First project by Milk Inc., Kevin Rose’s new venture. The pitch: “Instead of just rating places, you rate the items inside.”
- It’s easy the sign up and easy to find friends already on the service.
- I like the fact that the app is about rating things inside places, not the places, because ultimately I am more likely to go to a restaurant because you recommend 1 or several items on the menu than just the restaurant.
- Really like the Creds concept. It’s a great incentive to get users to add content. Instead of just rating anything aimlessly like Stamped, Oink tries to provide a guide by letting users choose Creds to specialize in. My creds are currently Dessert, Healthy, Museums, Tokyo.
- The UI is beautiful.
- Offers a few filters for the photos you take or add. Great touch to increase impact of the app’s content.
- Add interface feels totally backwards. It forces me to start by finding a location. Sure it suggests locations around me but what if I am oinking from inside my bed, in the evening, or the day after a visit to a great location as it often happens? Hook me into adding content by first securing the content I am trying to share (a picture of something) and then let me deal with the details of it (location etc.)

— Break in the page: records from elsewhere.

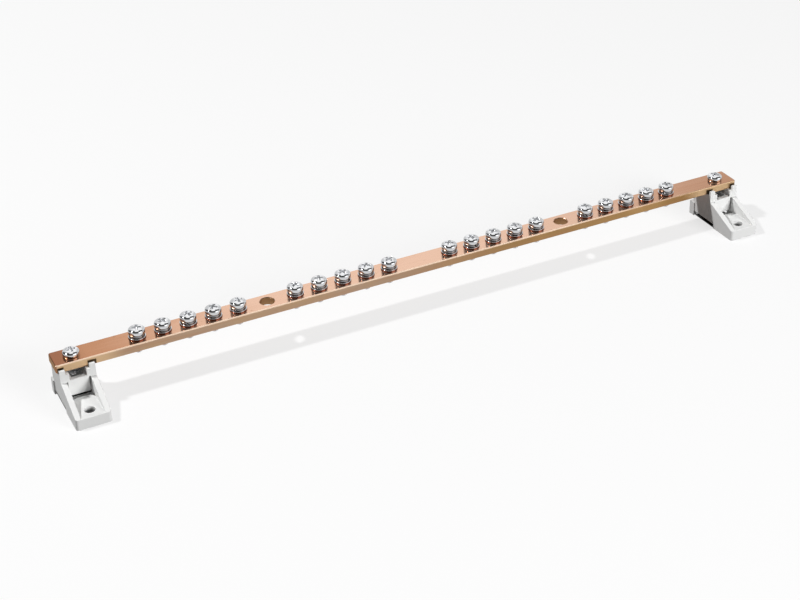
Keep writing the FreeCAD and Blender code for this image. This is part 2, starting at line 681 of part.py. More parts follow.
doc.recompute()
for thing in doc.Objects:
    for trouble in ("Invalid", "Error"):
        if trouble in thing.State:
            raise RuntimeError(f"{thing.Name} is {trouble}")
for thing in subparts:
    if thing.Shape.isNull() or not thing.Shape.isValid():
        raise RuntimeError(f"{thing.Label} has no valid shape")

os.makedirs("parts", exist_ok=True)
for thing in subparts:
    thing.Shape.exportStep(f"parts/{thing.Label}.step")
print(len(subparts), "sub-parts written")
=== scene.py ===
# %% [markdown]
# # An earth terminal bar
# A flat copper bar stands on two moulded feet and carries twenty terminal screws in four groups.
# The frame brings the plain solids of every piece, each in its place. This script gives them the
# looks: threads, rounded edges, a spring washer's slit, rolled copper, plated steel and plastic.

# %% Load the frame
import math

import bmesh
import bpy
import numpy as np
from mathutils import Matrix, Vector


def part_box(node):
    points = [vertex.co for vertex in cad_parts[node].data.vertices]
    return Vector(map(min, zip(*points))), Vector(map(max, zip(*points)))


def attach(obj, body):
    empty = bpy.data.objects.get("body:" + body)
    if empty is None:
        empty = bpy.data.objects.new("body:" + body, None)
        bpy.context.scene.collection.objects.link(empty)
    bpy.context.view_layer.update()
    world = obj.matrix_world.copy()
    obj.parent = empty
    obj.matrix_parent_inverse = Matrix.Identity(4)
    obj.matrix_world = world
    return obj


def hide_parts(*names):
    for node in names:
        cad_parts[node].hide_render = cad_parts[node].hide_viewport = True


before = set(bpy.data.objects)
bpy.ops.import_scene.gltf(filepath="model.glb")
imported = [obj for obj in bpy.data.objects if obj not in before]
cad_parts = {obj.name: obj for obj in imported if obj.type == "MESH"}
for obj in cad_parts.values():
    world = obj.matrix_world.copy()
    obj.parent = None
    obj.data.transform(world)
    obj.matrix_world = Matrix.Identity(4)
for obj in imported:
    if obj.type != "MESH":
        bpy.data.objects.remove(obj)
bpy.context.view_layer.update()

MM = 0.001
print("pieces in the frame:", len(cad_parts))

# %% [markdown]
# ## The camera
# The picture was taken from in front, a little to the left and above, with a long lens. A heading,
# a dip and a small roll turn the camera, and the lens is shifted because the bar sits high in the
# picture. It is made first, because every later choice is judged through it.

# %% Place the camera
CAMERA_PLACE = Vector((-378.25, -737.5, 521.8)) * MM
HEADING = math.radians(25.64)
DIP = math.radians(27.41)
ROLL = math.radians(1.61)

camera_data = bpy.data.cameras.new("camera")
camera_data.sensor_width = 36
camera_data.lens = 74.8
camera_data.shift_y = -0.15
camera = bpy.data.objects.new("camera", camera_data)
bpy.context.scene.collection.objects.link(camera)
camera.matrix_world = (
    Matrix.Translation(CAMERA_PLACE)
    @ Matrix.Rotation(-HEADING, 4, "Z")
    @ Matrix.Rotation(math.pi / 2 - DIP, 4, "X")
    @ Matrix.Rotation(-ROLL, 4, "Z")
)
bpy.context.scene.camera = camera
print("camera at", [round(c, 3) for c in camera.location])

# %% [markdown]
# ## A small language for materials
# A material is a net of nodes. Written one by one they hide what the finish does, so a wire, one
# output of a node, is wrapped in a class: arithmetic on wires adds the Math nodes by itself. Any
# other node comes from one method, and a finish adds what most materials here share: noise on
# object coordinates, bumps, and a surface that takes them.

# %% Wires that can be added and multiplied
class Wire:
    """One output of a node. Arithmetic on it adds a Math node and gives that node's output."""

    def __init__(self, net, socket):
        self.net = net
        self.socket = socket

    def maths(self, operation, first, second):
        return self.net.node("ShaderNodeMath", {"operation": operation}, {0: first, 1: second})

    def __add__(self, other):
        return self.maths("ADD", self, other)

    __radd__ = __add__

    def __sub__(self, other):
        return self.maths("SUBTRACT", self, other)

    def __rsub__(self, other):
        return self.maths("SUBTRACT", other, self)

    def __mul__(self, other):
        return self.maths("MULTIPLY", self, other)

    __rmul__ = __mul__

    def __pow__(self, other):
        return self.maths("POWER", self, other)

    def __abs__(self):
        return self.maths("ABSOLUTE", self, 0)


print("a wire knows:", [name for name in vars(Wire) if name.startswith("__") and name != "__doc__"])

# %% A net that makes its own nodes
class Net:
    """A node tree whose nodes all come from one method."""

    def __init__(self, tree):
        self.tree = tree

    def plug(self, socket, value):
        """Links a wire into a socket, or writes a plain value there."""
        if isinstance(value, Wire):
            self.tree.links.new(value.socket, socket)
        else:
            socket.default_value = value

    def node(self, kind, settings, inputs, output=0):
        """Adds a node: its settings first, then values or wires into its sockets."""
        made = self.tree.nodes.new(kind)
        for name, value in settings.items():
            setattr(made, name, value)
        for name, value in inputs.items():
            self.plug(made.inputs[name], value)
        return Wire(self, made.outputs[output])

    def several(self, kind, inputs, names):
        """Wires from the named outputs of one new node."""
        first = self.node(kind, {}, inputs, names[0])
        outputs = first.socket.node.outputs
        return [Wire(self, outputs[name]) for name in names]

    def blend(self, factor, first, second):
        """A colour between two colours."""
        settings = {"data_type": "RGBA", "clamp_factor": True}
        return self.node("ShaderNodeMix", settings, {0: factor, 6: first, 7: second}, 2)

    def between(self, value, low, high):
        """Runs from 0 to 1, softly, while a value runs from low to high."""
        settings = {"interpolation_type": "SMOOTHSTEP"}
        inputs = {"Value": value, "From Min": low, "From Max": high}
        return self.node("ShaderNodeMapRange", settings, inputs)

    def inside(self, value, low, high, soft):
        """1 while a value is between low and high, with a soft step at both."""
        return self.between(value, low - soft, low) * (1 - self.between(value, high, high + soft))


print("a net makes:", [name for name in vars(Net) if not name.startswith("_")])

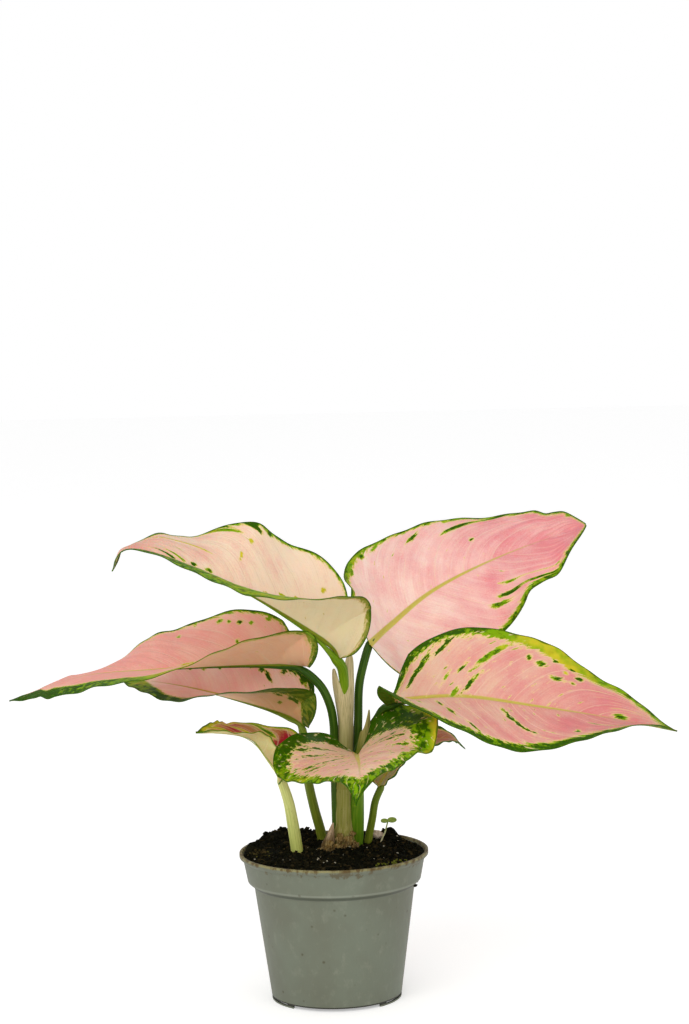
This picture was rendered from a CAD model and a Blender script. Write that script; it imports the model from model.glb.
import math
import random

import bpy
import numpy
from mathutils import Matrix, Vector, noise


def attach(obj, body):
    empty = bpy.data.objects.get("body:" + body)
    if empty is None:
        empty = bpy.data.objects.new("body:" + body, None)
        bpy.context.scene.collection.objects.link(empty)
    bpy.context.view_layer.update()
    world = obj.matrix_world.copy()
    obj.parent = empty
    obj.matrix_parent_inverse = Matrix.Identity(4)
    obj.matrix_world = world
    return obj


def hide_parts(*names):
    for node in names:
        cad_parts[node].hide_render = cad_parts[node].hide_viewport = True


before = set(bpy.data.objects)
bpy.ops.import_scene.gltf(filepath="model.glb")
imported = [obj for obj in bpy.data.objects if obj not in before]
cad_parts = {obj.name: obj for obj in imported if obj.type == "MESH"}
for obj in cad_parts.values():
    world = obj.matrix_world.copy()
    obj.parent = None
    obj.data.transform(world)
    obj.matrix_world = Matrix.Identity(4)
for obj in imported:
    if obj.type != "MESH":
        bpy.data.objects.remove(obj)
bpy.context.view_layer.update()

mm = 0.001


cameraSetup = {
    "place": (11.6, -1764.0, 481.3),  # mm
    "down": 5.56,  # degrees below the horizon
    "roll": -1.28,
    "lens": 99.2, "farthest": 50,
}
studio = {
    "skyStrength": 0.66, "backdrop": 1.0,  # the light from all round, and the white that the camera sees
    "lamps": [((-0.9, -2.2, 1.6), 2.2, 34), ((1.5, -2.0, 1.0), 1.8, 10)],  # place, size and power
    "lampAim": (0, 0, 0.2),
    "floorColour": (0.93, 0.93, 0.93), "floorRoughness": 0.9, "floorGlow": 0.36, "floorSize": 12.0,
}


def makeCamera():
    bpy.ops.object.camera_add(location=Vector(cameraSetup["place"]) * mm)
    camera = bpy.context.object
    tilt = Matrix.Rotation(math.radians(90 - cameraSetup["down"]), 4, "X")
    roll = Matrix.Rotation(math.radians(cameraSetup["roll"]), 4, "Z")
    camera.rotation_euler = (tilt @ roll).to_euler()
    camera.data.lens = cameraSetup["lens"]
    camera.data.clip_end = cameraSetup["farthest"]
    bpy.context.scene.camera = camera


def makeStudio():
    world = bpy.data.worlds.new("studio")
    bpy.context.scene.world = world
    world.use_nodes = True
    tree = world.node_tree
    seen = tree.nodes.new("ShaderNodeLightPath").outputs["Is Camera Ray"]
    strength = tree.nodes.new("ShaderNodeMapRange")
    strength.inputs["To Min"].default_value = studio["skyStrength"]
    strength.inputs["To Max"].default_value = studio["backdrop"]
    tree.links.new(seen, strength.inputs["Value"])
    tree.nodes["Background"].inputs["Color"].default_value = (1, 1, 1, 1)
    tree.links.new(strength.outputs["Result"], tree.nodes["Background"].inputs["Strength"])
    bpy.context.scene.view_settings.view_transform = "Standard"
    for place, size, power in studio["lamps"]:
        bpy.ops.object.light_add(type="AREA", location=place)
        lamp = bpy.context.object
        lamp.data.size = size
        lamp.data.energy = power
        lamp.rotation_euler = (Vector(place) - Vector(studio["lampAim"])).to_track_quat("Z", "Y").to_euler()
    bpy.ops.mesh.primitive_plane_add(size=studio["floorSize"])
    floor = bpy.context.object
    floor.name = "floor"
    paint = bpy.data.materials.new("floorPaint")
    paint.use_nodes = True
    shader = paint.node_tree.nodes["Principled BSDF"]
    shader.inputs["Base Color"].default_value = (*studio["floorColour"], 1)
    shader.inputs["Roughness"].default_value = studio["floorRoughness"]
    shader.inputs["Emission Color"].default_value = (1, 1, 1, 1)
    shader.inputs["Emission Strength"].default_value = studio["floorGlow"]
    floor.data.materials.append(paint)


makeCamera()
makeStudio()
print("camera and studio")


def clearSelection():
    bpy.ops.object.select_all(action="DESELECT")


def newest(name):  # the piece that was just added
    piece = bpy.context.object
    piece.name = piece.data.name = name
    return piece


def pick(piece, kind, test):  # goes into edit mode with only those points or edges selected
    bpy.ops.object.mode_set(mode="EDIT")
    bpy.ops.mesh.select_mode(type=kind)
    bpy.ops.mesh.select_all(action="DESELECT")
    bpy.ops.object.mode_set(mode="OBJECT")
    for part in piece.data.vertices if kind == "VERT" else piece.data.edges:
        part.select = test(part)
    bpy.ops.object.mode_set(mode="EDIT")


def lineThrough(points, steps=200):  # even steps along a smooth line: place and direction
    points = [Vector(p) for p in points]
    ends = [2 * points[0] - points[1]] + points + [2 * points[-1] - points[-2]]
    fine, cuts = [], 24
    for i in range(len(points) - 1):
        a, b, c, d = ends[i:i + 4]
        for k in range(cuts + (i == len(points) - 2)):
            t = k / cuts
            fine.append(0.5 * ((2 * b) + (c - a) * t + (2 * a - 5 * b + 4 * c - d) * t ** 2
                               + (3 * b - a - 3 * c + d) * t ** 3))
    reach = [0.0]
    for a, b in zip(fine, fine[1:]):
        reach.append(reach[-1] + (b - a).length)
    places, k = [], 0
    for i in range(steps + 1):
        want = reach[-1] * i / steps
        while k < len(fine) - 2 and reach[k + 1] < want:
            k += 1
        share = (want - reach[k]) / (reach[k + 1] - reach[k])
        places.append(fine[k].lerp(fine[k + 1], share))
    directions = [(places[min(i + 1, steps)] - places[max(i - 1, 0)]).normalized() for i in range(steps + 1)]
    return {"places": places, "directions": directions, "length": reach[-1]}


def onLine(line, share):
    steps = len(line["places"]) - 1
    place = max(0.0, min(1.0, share)) * steps
    k = min(int(place), steps - 1)
    part = place - k
    return (line["places"][k].lerp(line["places"][k + 1], part),
            line["directions"][k].lerp(line["directions"][k + 1], part).normalized())


def between(values, share):  # straight steps through evenly spaced values
    place = max(0.0, min(1.0, share)) * (len(values) - 1)
    k = min(int(place), len(values) - 2)
    return values[k] + (values[k + 1] - values[k]) * (place - k)


def bump(x):
    return math.exp(-x * x)


def giveValues(piece, name, values):  # a vector at each point, read by the material
    layer = piece.data.attributes.new(name, "FLOAT_VECTOR", "POINT")
    layer.data.foreach_set("vector", [number for value in values for number in value])


def sheetGrid(name, across, along):  # a flat grid from -1 to 1 both ways, to be placed point by point
    clearSelection()
    bpy.ops.mesh.primitive_grid_add(x_subdivisions=across, y_subdivisions=along, size=2)
    return newest(name)


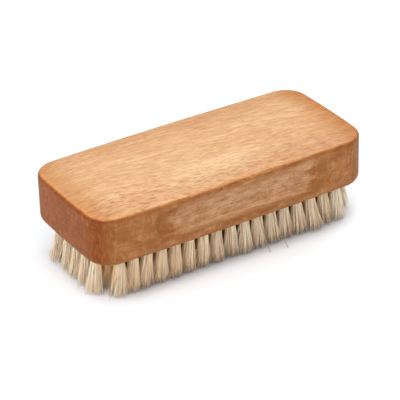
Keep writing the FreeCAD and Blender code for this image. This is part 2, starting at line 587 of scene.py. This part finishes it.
def beech_material():
    """Oiled beech: pale back, browner sides and ends, darker rim and recess ends, and painted shade.
    """
    material, tree, shader, place = new_material("oiled_beech")
    share = beech_grain(tree, place)
    share.update(block_zones(tree, place, share))

    def covered(colour, layers):
        """Colour under layers of tones."""
        for name, strength, tone in layers:
            colour = blend(tree, times(tree, share[name], strength), colour, srgb(*tone))
        return colour

    def wood(tones, layers):
        """Ground of two tones that change slowly into each other, under its layers."""
        ground = blend(tree, share["slow_change"], srgb(*tones[0]), srgb(*tones[1]))
        return covered(ground, layers)

    def darkened_by_tone(colour, name, strength, tone):
        """Colour darkened by multiplying in a tone, for painted shade and for oil."""
        return blend(tree, times(tree, share[name], strength), colour, srgb(*tone), "MULTIPLY")

    # The back's rounded edge is darkened with painted shade, deeper over the end grain, where oil
    # sank in
    back = covered(darkened_by_tone(wood(back_tones, back_layers), "back_edge", 1.0, edge_shade_and_oil), back_rays)
    colour = blend(tree, share["end"], wood(side_tones, side_layers), wood(end_tones, end_layers))
    # The rounded corners at the near end are darkened with painted shade and the oil in their end
    # grain
    colour = darkened_by_tone(colour, "near_corners", 1.0, corner_oil_and_shade)
    colour = blend(tree, share["back"], colour, back)
    # The ragged line under the back's edge is painted shade
    colour = darkened_by_tone(colour, "edge_line", edge_line_strength, edge_line_shade)
    tree.links.new(colour, shader.inputs["Base Color"])
    roughness = spread(tree, share["fibres"], *roughness_off_and_on_fibres)
    tree.links.new(roughness, shader.inputs["Roughness"])
    shader.inputs["Specular IOR Level"].default_value = 0.15
    pores = plus(tree, plus(tree, share["long_rays"], share["short_rays"]), share["fibres"])
    height = times(tree, pores, -1.0)
    bump = node(tree, "Bump", {"Strength": 0.35, "Distance": pore_depth, "Height": height})
    tree.links.new(bump.outputs[0], shader.inputs["Normal"])
    return material


block.data.materials.append(beech_material())
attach(block, "root")
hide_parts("block")

# The bristle tufts. Each is a bundle of pale natural bristles, folded in half over a flat wire and
# driven into its hole, so that two layers of ends stand out side by side. The trimmed ends spread,
# cling together in locks, and leave the mouths of the holes visible between the bundles.
strands_per_tuft = 320
strand_sides = 4
strand_steps = 7
root_depth = 2.0 * mm
bundle_radius = 1.4 * mm
tip_flare = 2.15
strand_radius = 0.09 * mm
tip_radius = 0.045 * mm
thinnest_strand, thickest_strand = 0.75, 1.2
golden_turn = math.pi * (3 - math.sqrt(5))
turn_spread = 0.15
locks_per_tuft = 16
lock_pull = 0.25
lock_loyalty = 0.8
tip_scatter = 0.3 * mm
tuft_lean = 0.35 * mm
lean_along = ((-0.9, -0.8, -0.6, -0.3, 0.0, 0.9), (-1.1, -1.9, -1.7, -0.9, -0.1, 1.1))
splayed = {(1, 4): (-0.9, 0.6)}
length_spread = 0.5 * mm
flare_power = 1.3
wave_reach = 0.07 * mm
fewest_wave_turns, most_wave_turns = 4, 9
widest_wave_shift = 6.3
taper_power = 2
stray_share = 0.08
stray_reach = 1.3 * mm
tip_lift = 0.5 * mm
most_lift_share = 2
bent_thickness = 1.7
bent_bristles = {12: ((10.5, -21.4),), 13: ((16.5, -22.2),)}
field_edge = np.max(np.abs(np.concatenate(tuft_columns)), axis=0) + bundle_radius

# Tone of a bristle, from 0 for brown to 1 for cream, and how it changes along the block and
# towards the tip. The end tufts are made paler as painted light, and the tips darker as painted
# contact shade together with their own soil
usual_tone = 0.8
strand_tone_spread = 0.27
tuft_tone_spread = 0.08
darkest_strand = 0.3
stray_browning = 0.4
light_and_browning_along = ((-1.0, -0.8, -0.5, 0.0, 0.65, 0.85), (-0.25, -0.2, 0.05, 0.04, 0.08, -0.45))
tip_shade_and_soil = 0.38
tip_shade_along = ((-1.0, -0.3, 0.1, 0.7, 0.9), (0.1, 0.5, 0.9, 0.6, 0.1))
tuft_tip_shade_power, strand_tip_shade_power = 3, 6
# Painted shade: bristles deep among the tufts and towards their roots turn warm brown
deep_shade_start = 0.5 * mm
deep_shade_end = 2.4 * mm
first_seed = 1000
map_margin = 0.1


def tuft_strands(place, bent_tips, lean, rng):
    """Centre lines, radii and tones of the bristles of one tuft."""
    count = strands_per_tuft
    order = np.arange(count)
    reach = bundle_radius * np.sqrt((order + 0.5) / count)
    turn = order * golden_turn + rng.normal(0, turn_spread, count)
    root = np.c_[reach * np.cos(turn), reach * np.sin(turn)]
    seeds = root[rng.choice(count, locks_per_tuft, replace=False)]
    nearest = np.argmin(np.linalg.norm(root[:, None] - seeds[None], axis=2), axis=1)
    loyal = rng.random(count) < lock_loyalty
    lock = np.where(loyal, nearest, rng.integers(0, locks_per_tuft, count))
    stray = rng.random((count, 1)) < stray_share
    scatter = np.where(stray, stray_reach, tip_scatter)
    tip = root * tip_flare
    tip += (seeds[lock] * tip_flare - tip) * lock_pull
    tip += rng.normal(0, tuft_lean, 2) + rng.normal(0, 1, (count, 2)) * scatter
    tip[:, 0] += np.interp(place[0] / half_length, *lean_along) * mm
    tip += np.array(lean) * mm
    tip_height = np.abs(rng.normal(0, length_spread, count))
    past_edge = np.max(np.abs(np.array(place) + tip) - field_edge, axis=1)
    lift_share = np.clip(1 + past_edge / bundle_radius, 0, most_lift_share)
    tip_height += tip_lift * rng.random(count) * lift_share
    thickness = rng.uniform(thinnest_strand, thickest_strand, (count, 1))
    bent = np.argsort(root[:, 1])[:len(bent_tips)]
    tip[bent] = np.reshape(bent_tips, (-1, 2)) * mm - place
    tip_height[bent] = tip_radius
    thickness[bent] = bent_thickness

    start = block_bottom + root_depth
    share = np.linspace(0, 1, strand_steps)
    height = start + (tip_height[:, None] - start) * share
    out = np.clip((block_bottom - height) / block_bottom, 0, 1) ** flare_power
    wave_turns = rng.uniform(fewest_wave_turns, most_wave_turns, (count, 1))
    wave_shift = rng.uniform(0, widest_wave_shift, (count, 1))
    wave = wave_reach * np.sin(share * wave_turns + wave_shift) * out
    wave_side = rng.uniform(0, 2 * math.pi, (count, 1))
    line = np.empty((count, strand_steps, 3))
    line[:, :, 0] = place[0] + root[:, :1] + (tip - root)[:, :1] * out + wave * np.cos(wave_side)
    line[:, :, 1] = place[1] + root[:, 1:] + (tip - root)[:, 1:] * out + wave * np.sin(wave_side)
    line[:, :, 2] = height
    radius = (strand_radius + (tip_radius - strand_radius) * share ** taper_power) * thickness

    along = place[0] / half_length
    # Painted contact shade, with the tips' own soil: each bristle darkens at its tip, by how far
    # along the block its tuft stands
    tip_darkening = tip_shade_and_soil * rng.random((count, 1)) * share ** strand_tip_shade_power
    tip_darkening += tip_shade_and_soil * np.interp(along, *tip_shade_along) * share ** tuft_tip_shade_power
    # Painted light makes the end tufts paler, while strays are browner
    browner = np.interp(along, *light_and_browning_along) + stray_browning * stray
    tone = rng.normal(usual_tone, strand_tone_spread, (count, 1))
    tone += rng.normal(0, tuft_tone_spread)
    tone = np.maximum(tone - browner, darkest_strand) - tip_darkening
    tone[bent] = 0
    return line, radius, np.clip(tone, 0, 1)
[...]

- Too many steps to add anything. Choose a location, choose from a list of things already added or add a new one, then name it and add tags, then take or add a photo. Then when you think you’re done, you can add your own ratings upon which you are invited to leave a “mini-review” or a “comment” (apparently they are different), or even add a to-do (of something you are adding?!). Is there anything this app doesn’t do.
- Like many rating apps, it forces you to remember to use the app while you are there or before you devore your food etc. The last cake pic I posted was of crumbs left on an empty plate. The cake was great though.
- I don’t care to see my oinks in my “Following” stream. I just want to see stuff from people I am following!
- Help me seed content to my account when I have just joined. When I am adding a oink, make my life easier and just suggest venues close to the GPS info embedded in most of my existing pics (like Instagram does). That would save me from having to remember location names at all.
- Why make me frame my pics in a square if the app will then recrop them in landscape?!
To wrap things up, I feel that both Oink and Stamped try too hard to make it sound like the whole world has caught “Rating Fever” with no vaccine in sight and that you’ve got no choice but to join the movement. Their elaborate UI feel like a knee-jerking contest and although dazzling at first, make me long for the simplicity of Tiny Review’s UX and Instagram.
Ultimately though, despite my likes and dislikes, I am most likely to stick with the app that will manage to catch on with the biggest number of contacts on my social graph. Oink has a clear advantage at the moment, if only my friends could start Oinking!!!